* Required task: Reproduce precisely the lines of the listing below, starting with the line that contains "addStand();" and stopping after the line that contains "obj.matrix_world = Matrix.Identity(4)"; include nothing else.

* Source material:
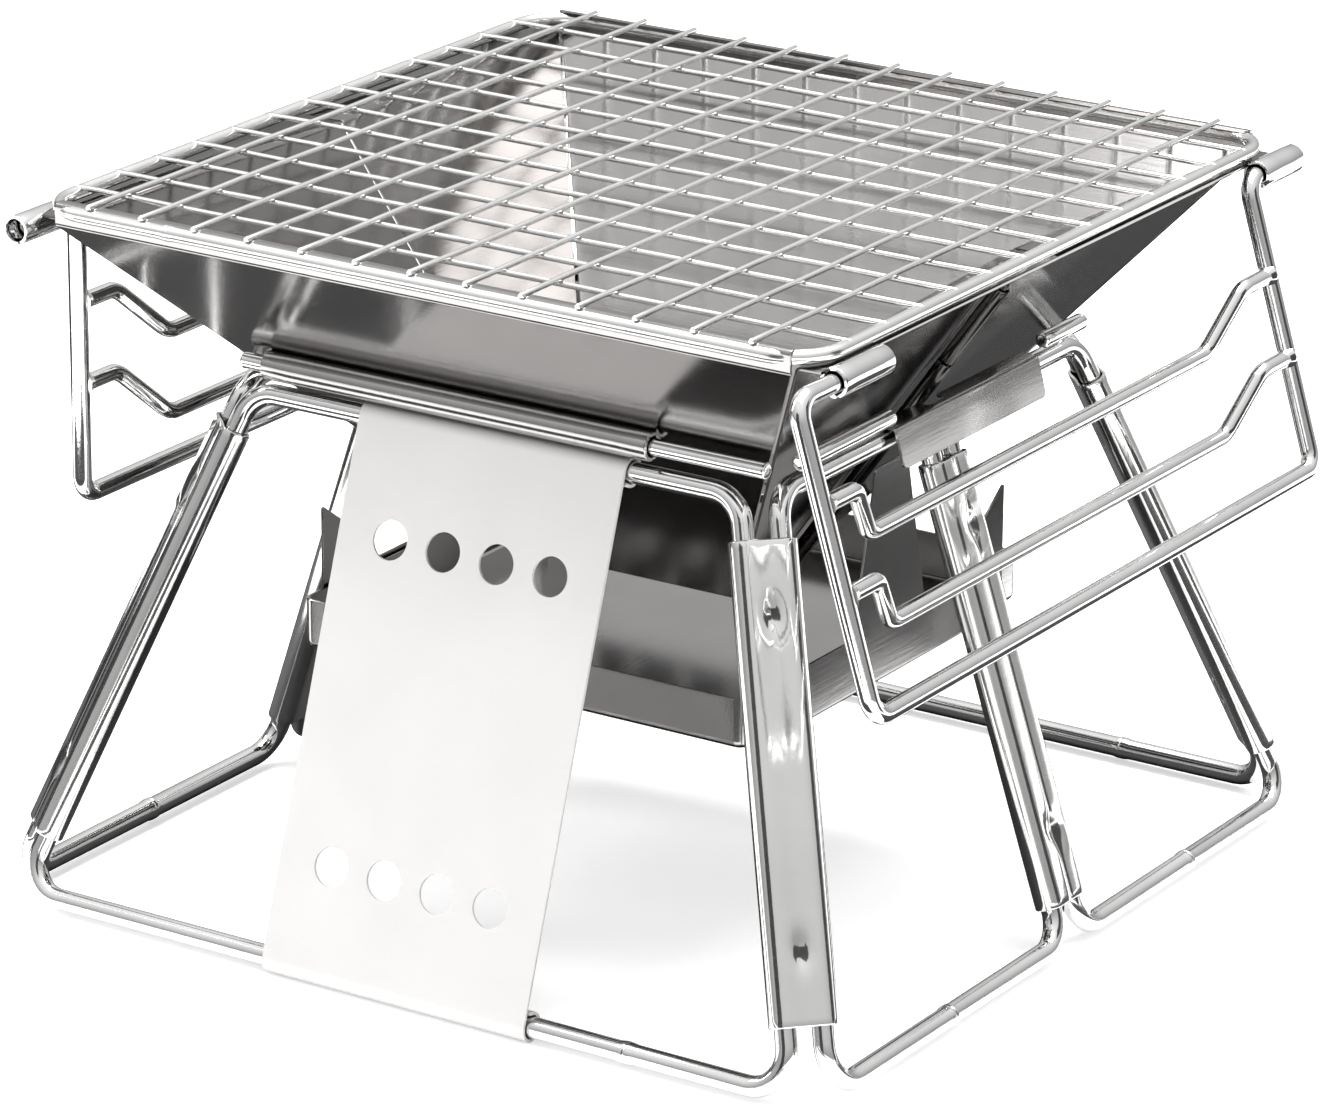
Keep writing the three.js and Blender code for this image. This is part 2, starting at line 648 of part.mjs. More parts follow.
// ---------- cooking net ----------
function addNet() {
  const corners = [
    vec(NET_HALF, -NET_HALF, NET_Z),
    vec(NET_HALF, NET_HALF, NET_Z),
    vec(-NET_HALF, NET_HALF, NET_Z),
    vec(-NET_HALF, -NET_HALF, NET_Z),
  ];
  const bends = corners.map(() => NET_BEND);
  const weldShare = 2.5 / NET_CELLS; // the weld sits between two wires
  const pieces = [wireLoop(corners, bends, NET_FRAME_WIRE / 2, weldShare)];
  const half = NET_WIRE / 2;
  const flat = half - 0.15; // the wires along x are a little lower
  const reach = NET_HALF + 0.3; // every wire ends inside the frame wire
  const pitch = (2 * NET_HALF) / NET_CELLS;
  for (let i = 1; i < NET_CELLS; i += 1) {
    const place = -NET_HALF + i * pitch;
    const [low, high] = [place - half, place + half];
    pieces.push(boxBetween([low, -reach, NET_Z - half], [high, reach, NET_Z + half]));
    pieces.push(boxBetween([-reach, low, NET_Z - flat], [reach, high, NET_Z + flat]));
  }
  add("cooking_net", join(...pieces), polishedSteel);
}

addStand();
addFrontPlate();
addBowl();
addGrate();
addTray();
addHangers();
addWing("right", SIDES.right, RIGHT_WING_LEAN);
addWing("left", SIDES.left, 0);
addNet();

// The plate's curl round the bottom bar is the lowest part, and stands on the ground.
grill.position.z = GAP + PLATE_SHEET;

export default grill;
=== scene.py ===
"""Looks of the folding camp grill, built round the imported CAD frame.

Shapes are in millimetres, with heights above the stand's sole, as in the CAD source;
add() turns them into the frame's metres. The floor, lights and cards are in metres.
+X runs right along the front, +Y back, +Z up.
"""
import json
import math
import random

import bmesh
import bpy
import numpy as np
from mathutils import Matrix, Vector


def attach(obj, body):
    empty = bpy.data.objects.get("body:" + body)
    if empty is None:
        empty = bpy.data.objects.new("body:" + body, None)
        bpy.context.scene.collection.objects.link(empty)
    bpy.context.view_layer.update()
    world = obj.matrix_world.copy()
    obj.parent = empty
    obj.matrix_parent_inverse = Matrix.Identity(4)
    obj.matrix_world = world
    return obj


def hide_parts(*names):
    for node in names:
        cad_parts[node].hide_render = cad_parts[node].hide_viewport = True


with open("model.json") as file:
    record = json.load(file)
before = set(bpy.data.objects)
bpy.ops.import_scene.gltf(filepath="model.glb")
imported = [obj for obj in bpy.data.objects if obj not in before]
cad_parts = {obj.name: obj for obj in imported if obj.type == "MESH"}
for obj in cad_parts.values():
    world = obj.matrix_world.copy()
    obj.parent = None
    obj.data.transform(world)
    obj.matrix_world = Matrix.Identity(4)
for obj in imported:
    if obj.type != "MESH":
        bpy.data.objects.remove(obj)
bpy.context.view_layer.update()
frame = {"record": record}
random.seed(7)

MM = 0.001
SOLE = 1.1  # the plate's curl lifts the stand this far off the ground
SHEET = 0.8  # usual sheet thickness
GAP = 0.3  # air between pieces that move on each other
SIDES = (("right", 1), ("left", -1))
ENDS = (("front", -1), ("back", 1))

# Stand: half widths and heights of the bars' middle lines, at the foot and at the top
BASE_HALF, TOP_HALF, TOP_Z, FOOT_Z = 112, 72, 122, 2.5
CORNER_SHIFT = 6  # from the corner of the stand to a leg's line
WIRE = 2.5  # radius
SPACING = CORNER_SHIFT * math.sqrt(2)  # between the two legs in a sleeve
LOOP_BENDS = [8, 9, 9, 8]  # radii at a loop's foot, top, top and foot
SLEEVE_START, SLEEVE_LENGTH = 10.3, 107.0
LOOSE_SHIFT, LOOSE_BORE = 1.4, 3.4  # the slot in the sleeve that the loop is opened at

# Front plate
PLATE_HALF, PLATE_X = 36, 2
PLATE_CURL = math.radians(300)
PLATE_HOLE_PITCH, PLATE_HOLE_ROWS, PLATE_HOLE_RADIUS = 14.5, (26.5, 102), 4.6

# Bowl: a wall's outer face lies at y = z - WALL_PLANE
RIM_Z, BOTTOM_Z, WALL_PLANE = 164.5, 72, 61.7
RIM_HALF_X, BOTTOM_HALF_X = 98.6, 27
CREASE_RIM_X, CREASE_BOTTOM_X = 92.9, 26.9
GUSSET_AIR = 0.5  # from a gusset to the middle of its side, and to its wall
REST_Y, REST_Z = 73.2, 129.4
SIDE_REST_X, SIDE_REST_Z = 75.6, 128.6
REST_ROD_RADIUS = 2.0
REST_TUBE_RADIUS, REST_TUBE_SHEET, REST_TUBE_LENGTH = 2.9, 1.1, 105
SOCKET_RADIUS, SOCKET_SHEET = 3.05, 0.85
PIN_RADIUS, PIN_OUT = 1.25, 2.8  # the crease pin, and how far outside the crease it lies
KNUCKLE_RADIUS, KNUCKLE_SHEET, KNUCKLES = 1.75, 0.5, 4

# Grate and tray
GRATE_HALF_X, GRATE_HALF_Y, GRATE_Z, GRATE_SHEET = 38, 28.6, 92.6, 1.2
TRAY_HALF, TRAY_FLOOR_Z, TRAY_HEIGHT = 61.2, 57.0, 12.0

# Wings
WING_X, WING_Z = 106, 162.5
WING_FRONT, WING_BACK, WING_DEPTH = -114, 85.5, 70
WING_PIN_FRONT, WING_PIN_BACK = -82, 104
WING_WIRE, WING_BEND = 2.25, 5 / 1.4 + 1.2
WING_BARS = (("upper", 23), ("lower", 43))
WING_LEAN = math.radians(17)
SOCKET_SPANS = {-1: (-99, -79), 1: (90, 108)}  # y of the right wing's front and back socket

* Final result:
addStand();
addFrontPlate();
addBowl();
addGrate();
addTray();
addHangers();
addWing("right", SIDES.right, RIGHT_WING_LEAN);
addWing("left", SIDES.left, 0);
addNet();

// The plate's curl round the bottom bar is the lowest part, and stands on the ground.
grill.position.z = GAP + PLATE_SHEET;

export default grill;
=== scene.py ===
"""Looks of the folding camp grill, built round the imported CAD frame.

Shapes are in millimetres, with heights above the stand's sole, as in the CAD source;
add() turns them into the frame's metres. The floor, lights and cards are in metres.
+X runs right along the front, +Y back, +Z up.
"""
import json
import math
import random

import bmesh
import bpy
import numpy as np
from mathutils import Matrix, Vector


def attach(obj, body):
    empty = bpy.data.objects.get("body:" + body)
    if empty is None:
        empty = bpy.data.objects.new("body:" + body, None)
        bpy.context.scene.collection.objects.link(empty)
    bpy.context.view_layer.update()
    world = obj.matrix_world.copy()
    obj.parent = empty
    obj.matrix_parent_inverse = Matrix.Identity(4)
    obj.matrix_world = world
    return obj


def hide_parts(*names):
    for node in names:
        cad_parts[node].hide_render = cad_parts[node].hide_viewport = True


with open("model.json") as file:
    record = json.load(file)
before = set(bpy.data.objects)
bpy.ops.import_scene.gltf(filepath="model.glb")
imported = [obj for obj in bpy.data.objects if obj not in before]
cad_parts = {obj.name: obj for obj in imported if obj.type == "MESH"}
for obj in cad_parts.values():
    world = obj.matrix_world.copy()
    obj.parent = None
    obj.data.transform(world)
    obj.matrix_world = Matrix.Identity(4)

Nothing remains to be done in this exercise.